• TASK DIRECTIONS
Your answer should be a single number: the count of lines holding the word "shown".

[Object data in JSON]
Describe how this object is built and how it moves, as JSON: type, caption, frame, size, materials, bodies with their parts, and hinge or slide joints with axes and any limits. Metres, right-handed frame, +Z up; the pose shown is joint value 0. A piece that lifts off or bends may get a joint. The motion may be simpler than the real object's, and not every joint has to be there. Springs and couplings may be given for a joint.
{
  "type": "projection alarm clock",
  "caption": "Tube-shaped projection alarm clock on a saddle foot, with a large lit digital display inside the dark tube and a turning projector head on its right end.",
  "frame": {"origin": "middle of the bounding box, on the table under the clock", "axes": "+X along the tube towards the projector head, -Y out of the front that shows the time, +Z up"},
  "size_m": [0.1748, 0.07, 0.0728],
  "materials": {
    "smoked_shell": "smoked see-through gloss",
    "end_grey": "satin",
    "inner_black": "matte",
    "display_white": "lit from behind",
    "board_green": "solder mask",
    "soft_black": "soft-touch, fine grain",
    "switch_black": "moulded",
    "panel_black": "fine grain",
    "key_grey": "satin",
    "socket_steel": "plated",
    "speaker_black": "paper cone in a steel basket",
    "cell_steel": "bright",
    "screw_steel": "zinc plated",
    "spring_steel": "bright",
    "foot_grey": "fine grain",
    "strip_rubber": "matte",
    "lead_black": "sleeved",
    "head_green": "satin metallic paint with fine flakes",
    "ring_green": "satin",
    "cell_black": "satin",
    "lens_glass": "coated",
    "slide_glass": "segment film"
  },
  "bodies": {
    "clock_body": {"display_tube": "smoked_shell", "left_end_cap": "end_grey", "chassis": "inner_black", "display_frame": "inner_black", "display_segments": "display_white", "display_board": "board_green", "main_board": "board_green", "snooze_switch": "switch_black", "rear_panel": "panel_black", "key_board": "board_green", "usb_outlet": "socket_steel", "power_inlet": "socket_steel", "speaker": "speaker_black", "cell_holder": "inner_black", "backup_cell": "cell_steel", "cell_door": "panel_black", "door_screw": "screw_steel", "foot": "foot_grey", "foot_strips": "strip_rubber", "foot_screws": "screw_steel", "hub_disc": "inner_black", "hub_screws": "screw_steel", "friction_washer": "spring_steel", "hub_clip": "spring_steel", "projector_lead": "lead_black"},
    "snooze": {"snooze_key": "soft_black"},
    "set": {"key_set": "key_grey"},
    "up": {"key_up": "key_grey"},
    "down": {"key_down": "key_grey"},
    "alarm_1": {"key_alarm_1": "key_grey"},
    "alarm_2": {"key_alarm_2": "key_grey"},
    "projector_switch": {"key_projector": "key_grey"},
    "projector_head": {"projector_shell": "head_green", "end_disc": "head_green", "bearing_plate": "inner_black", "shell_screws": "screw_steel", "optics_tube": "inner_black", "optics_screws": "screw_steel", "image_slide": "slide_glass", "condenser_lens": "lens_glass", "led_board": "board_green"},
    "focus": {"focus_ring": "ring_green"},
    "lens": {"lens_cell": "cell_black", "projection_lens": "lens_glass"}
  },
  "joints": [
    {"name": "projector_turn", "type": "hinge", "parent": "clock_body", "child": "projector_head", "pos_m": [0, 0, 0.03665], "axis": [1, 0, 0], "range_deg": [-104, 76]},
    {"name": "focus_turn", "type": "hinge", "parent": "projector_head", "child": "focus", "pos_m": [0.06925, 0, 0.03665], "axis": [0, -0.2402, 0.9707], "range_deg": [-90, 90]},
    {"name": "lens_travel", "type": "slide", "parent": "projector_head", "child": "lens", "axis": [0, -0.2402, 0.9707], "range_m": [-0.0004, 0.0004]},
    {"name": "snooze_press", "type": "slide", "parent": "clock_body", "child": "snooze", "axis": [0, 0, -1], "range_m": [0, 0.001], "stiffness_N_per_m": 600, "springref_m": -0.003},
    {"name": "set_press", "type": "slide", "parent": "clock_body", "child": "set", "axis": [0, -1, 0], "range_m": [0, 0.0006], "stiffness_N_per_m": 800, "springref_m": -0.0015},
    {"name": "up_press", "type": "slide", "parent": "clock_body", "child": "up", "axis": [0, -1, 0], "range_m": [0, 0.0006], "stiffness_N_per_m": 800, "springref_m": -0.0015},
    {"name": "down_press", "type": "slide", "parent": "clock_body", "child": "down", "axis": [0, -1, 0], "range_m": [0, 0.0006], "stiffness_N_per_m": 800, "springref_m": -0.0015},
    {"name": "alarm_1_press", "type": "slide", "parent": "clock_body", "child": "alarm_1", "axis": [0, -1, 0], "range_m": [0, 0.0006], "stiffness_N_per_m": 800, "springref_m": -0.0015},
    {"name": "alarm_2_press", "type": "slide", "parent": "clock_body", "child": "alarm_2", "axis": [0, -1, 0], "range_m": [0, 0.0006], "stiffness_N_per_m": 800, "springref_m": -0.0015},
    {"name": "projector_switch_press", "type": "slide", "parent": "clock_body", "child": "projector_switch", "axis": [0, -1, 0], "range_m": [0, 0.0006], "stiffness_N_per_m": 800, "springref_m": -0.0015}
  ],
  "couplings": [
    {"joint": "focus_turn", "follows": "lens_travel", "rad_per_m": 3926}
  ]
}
==
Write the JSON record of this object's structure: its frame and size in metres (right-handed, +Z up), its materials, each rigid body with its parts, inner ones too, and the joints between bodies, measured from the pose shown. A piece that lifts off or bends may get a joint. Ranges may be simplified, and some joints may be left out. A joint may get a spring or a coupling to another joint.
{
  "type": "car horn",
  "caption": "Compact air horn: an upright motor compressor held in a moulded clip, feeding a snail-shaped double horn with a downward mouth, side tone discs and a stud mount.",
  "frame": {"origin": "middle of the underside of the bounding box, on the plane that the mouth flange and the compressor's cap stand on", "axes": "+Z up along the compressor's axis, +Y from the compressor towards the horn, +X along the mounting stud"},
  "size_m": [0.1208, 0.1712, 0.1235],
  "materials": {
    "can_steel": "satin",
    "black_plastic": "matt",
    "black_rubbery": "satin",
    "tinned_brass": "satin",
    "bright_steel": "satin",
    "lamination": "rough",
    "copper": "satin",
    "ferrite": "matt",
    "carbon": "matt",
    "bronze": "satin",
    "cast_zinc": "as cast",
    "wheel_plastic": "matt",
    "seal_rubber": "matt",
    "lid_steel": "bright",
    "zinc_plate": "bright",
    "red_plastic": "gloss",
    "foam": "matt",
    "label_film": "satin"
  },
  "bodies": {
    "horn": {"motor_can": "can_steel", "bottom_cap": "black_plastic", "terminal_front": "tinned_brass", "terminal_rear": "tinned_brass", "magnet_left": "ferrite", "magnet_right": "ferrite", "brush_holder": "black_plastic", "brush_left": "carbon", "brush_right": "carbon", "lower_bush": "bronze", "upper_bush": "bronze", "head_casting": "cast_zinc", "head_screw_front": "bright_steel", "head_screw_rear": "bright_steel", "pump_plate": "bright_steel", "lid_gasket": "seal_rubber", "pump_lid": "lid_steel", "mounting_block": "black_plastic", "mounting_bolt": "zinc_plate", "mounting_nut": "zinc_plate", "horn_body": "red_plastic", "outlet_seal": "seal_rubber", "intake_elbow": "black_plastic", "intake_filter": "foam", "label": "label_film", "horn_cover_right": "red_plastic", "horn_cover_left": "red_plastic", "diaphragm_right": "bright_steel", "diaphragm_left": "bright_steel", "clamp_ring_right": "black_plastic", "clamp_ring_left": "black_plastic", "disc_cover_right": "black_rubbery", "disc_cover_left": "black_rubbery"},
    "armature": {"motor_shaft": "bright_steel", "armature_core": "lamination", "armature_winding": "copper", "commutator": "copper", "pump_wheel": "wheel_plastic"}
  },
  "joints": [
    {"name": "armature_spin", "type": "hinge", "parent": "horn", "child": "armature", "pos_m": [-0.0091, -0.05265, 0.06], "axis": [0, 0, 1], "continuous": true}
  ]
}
---
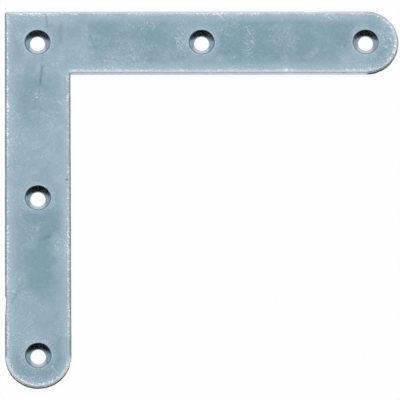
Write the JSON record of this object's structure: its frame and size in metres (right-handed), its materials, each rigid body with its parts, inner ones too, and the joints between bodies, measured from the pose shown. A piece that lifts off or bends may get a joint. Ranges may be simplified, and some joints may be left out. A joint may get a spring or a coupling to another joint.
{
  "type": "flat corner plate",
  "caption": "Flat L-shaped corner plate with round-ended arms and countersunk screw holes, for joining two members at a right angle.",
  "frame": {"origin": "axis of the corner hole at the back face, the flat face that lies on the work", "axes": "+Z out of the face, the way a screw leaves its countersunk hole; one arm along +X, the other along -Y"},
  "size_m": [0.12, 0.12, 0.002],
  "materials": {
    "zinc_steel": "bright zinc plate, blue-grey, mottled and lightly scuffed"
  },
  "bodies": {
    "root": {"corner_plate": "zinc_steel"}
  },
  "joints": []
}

• ANSWER IN FULL
3